GOP finally notices needs of NC teachers

Published December 2, 2013

Editorial by News and Observer, December 2, 2013.

With the 2014 election coming, are North Carolina’s Republican leaders seeing chickens on the horizon, looking to come home to roost?

All of the sudden it seems, the GOP leaders who cut public education and bashed public school teachers for sport during the last legislative session are getting all warm and fuzzy and talking about giving teachers raises.

But this is no “goodness of the heart” revelation. Surely the Republicans don’t believe that North Carolina’s teachers, or its residents, will buy the notion that a new age of enlightenment has arrived and that those champions of private school vouchers and an end to master’s pay have suddenly said to themselves, “Oh, my goodness! Our teachers are 46th in the nation in average teacher pay. We’re shocked, shocked we tell you!”

No, this is likely a product of the fact that the 2014 elections are upcoming and perhaps some polling that shows citizens rather like their public school teachers, many of them miracle workers who turn kids’ lives around.

But talk is cheap, and the state has fallen in the rankings of teacher pay. After flirting with the national average, a goal of former Gov. Jim Hunt’s, the average pay now is at an embarrassing level.

Even a paltry raise of the kind being discussed, 1 percent or 2 percent, wouldn’t do much to alter the state’s ranking.

Currently, the average pay in North Carolina is $45,947, compared with a national average of $55,418. There are reports that some teachers are leaving the state to take better-paying jobs elsewhere.

Even before Republicans took over the General Assembly and commenced to drawing a bull’s-eye on public education, North Carolina was living on luck with regard to teacher pay. With a starting salary of about $30,000, young teachers have to scramble to live, sharing homes and pinching the pennies that are left over after they dig into their own pockets for school supplies.

Teacher pay has long been disgraceful in North Carolina, and without meaning to, GOP lawmakers really cast a spotlight on it – and not a flattering spotlight.

But here’s the rub: Republicans sliced and diced the state budget so much, ensuring tax breaks for business and for the wealthy with a pittance thrown in for average middle class folks, that even as they speak of teacher raises, they have no clue where to get the money.

So they’re talking about the “will” to do something, and Gov. Pat McCrory also is talking about giving teachers more. But Republicans aren’t having a change of heart. They’re worried about a change of party among voters who don’t like attacks on teachers as a political strategy.

What GOP legislators ought to do is abandon some of their misguided tax “reform” and establish a long-term plan that s includes restoring the tenure they took away. The GOP plan should give the state’s teachers substantial raises over a period of, say, five years to get them back to the national average. A one-time, 1 percent or 2 percent raise is going to be seen for what it is: a political ploy to get the GOP through the next election.

 

December 2, 2013 at 7:00 am
TP Wohlford says:

So, to recap: Everything the GOP did was hateful to teachers, and everything they do from henceforth is "a political ploy to get the GOP through the next election."

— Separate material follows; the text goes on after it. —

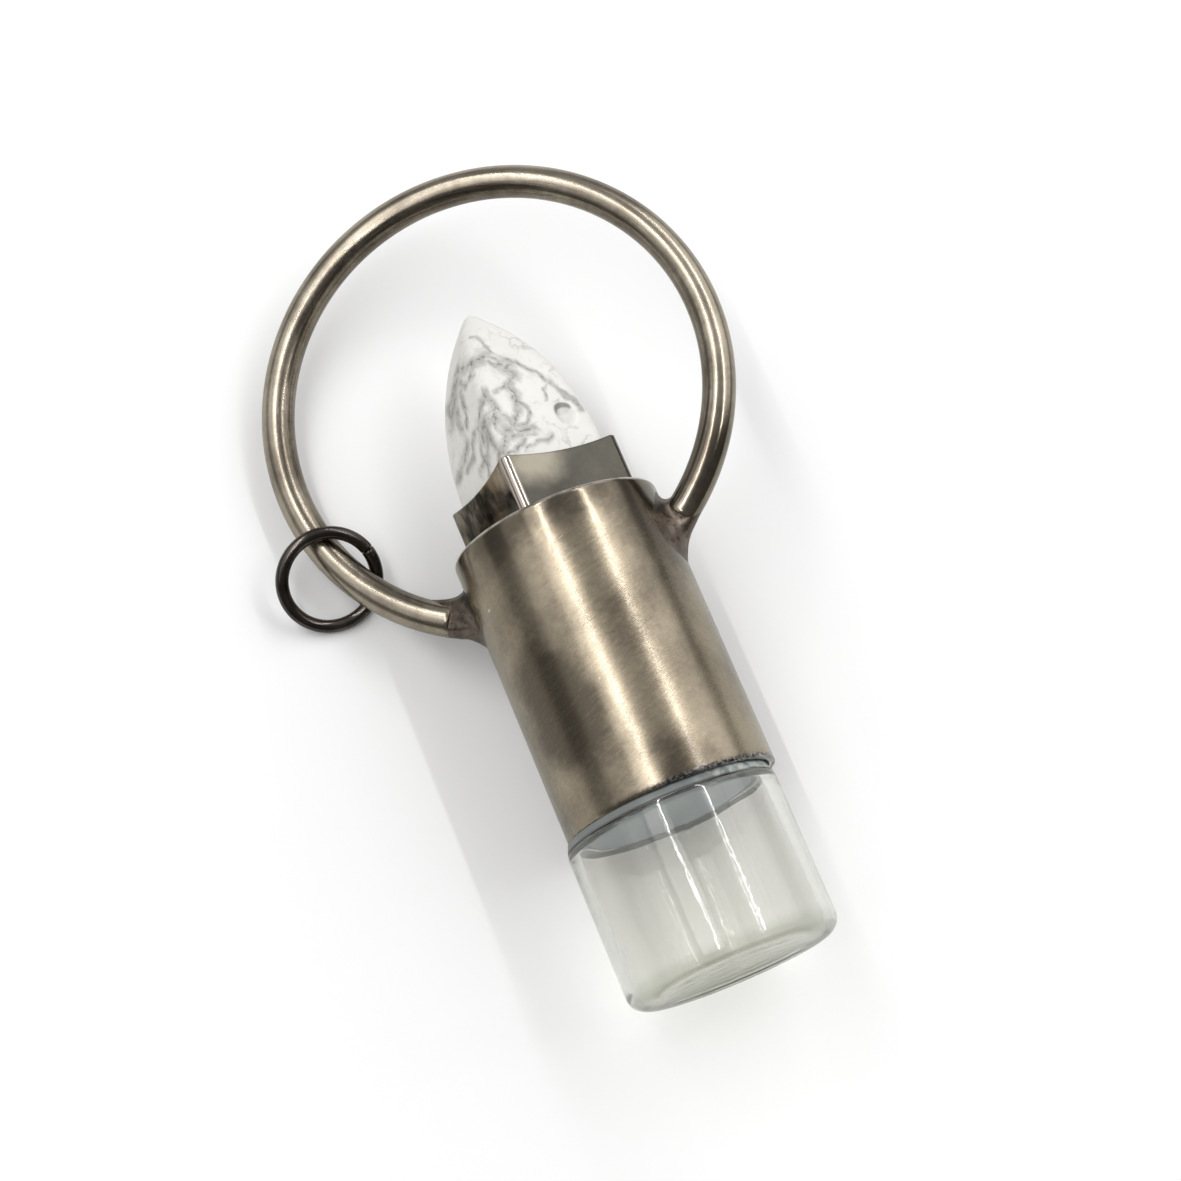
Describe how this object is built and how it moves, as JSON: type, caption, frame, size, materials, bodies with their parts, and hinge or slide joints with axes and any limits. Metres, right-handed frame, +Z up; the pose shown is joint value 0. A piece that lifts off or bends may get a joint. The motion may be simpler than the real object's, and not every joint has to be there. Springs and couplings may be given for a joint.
{
  "type": "bottle pendant",
  "caption": "Pendant lying on its side: a small glass bottle in a brushed metal cap that carries a square-set carved stone point, a large wire hoop and a loose jump ring.",
  "frame": {"origin": "on the surface the pendant lies on, under the middle of its bounding box", "axes": "+Z up from that surface, +Y along the bottle's axis from the base to the stone, +X to the right of it, away from the jump ring"},
  "size_m": [0.0376, 0.0648, 0.016],
  "materials": {
    "antiqued_metal": "brushed, antiqued grey-brown plating",
    "veined_stone": "polished, white with grey veins",
    "dark_metal": "polished gunmetal plating",
    "clear_glass": "clear",
    "grey_plug": "smooth"
  },
  "bodies": {
    "cap": {"cap": "antiqued_metal", "stone": "veined_stone", "jump_ring": "dark_metal", "stopper": "grey_plug"},
    "bottle": {"bottle": "clear_glass"}
  },
  "joints": [
    {"name": "bottle_pull", "type": "slide", "parent": "cap", "child": "bottle", "axis": [0, -1, 0], "range_m": [0, 0.014]}
  ]
}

Unlike that other party (and their media mouthpieces) who undoubtedly always have the purest of motives, never looking to the next election, poll numbers be damned?

December 2, 2013 at 2:26 pm
Tom Hauck says:

Thanks for an interesting editorial.

The newspaper does a fine job of standing up for North Carolina teachers. Who is standing up for the children?

Only 80% graduate from high school and of those who do graduate, over 50% need remedial help to do community college work. The latest results show only 84% of whites passed both their ABC EOG tests, even worse, only 62% of Hispanics passed and, even worse, only 56% of blacks passed. When is the editorial page going to stand up for more educated children?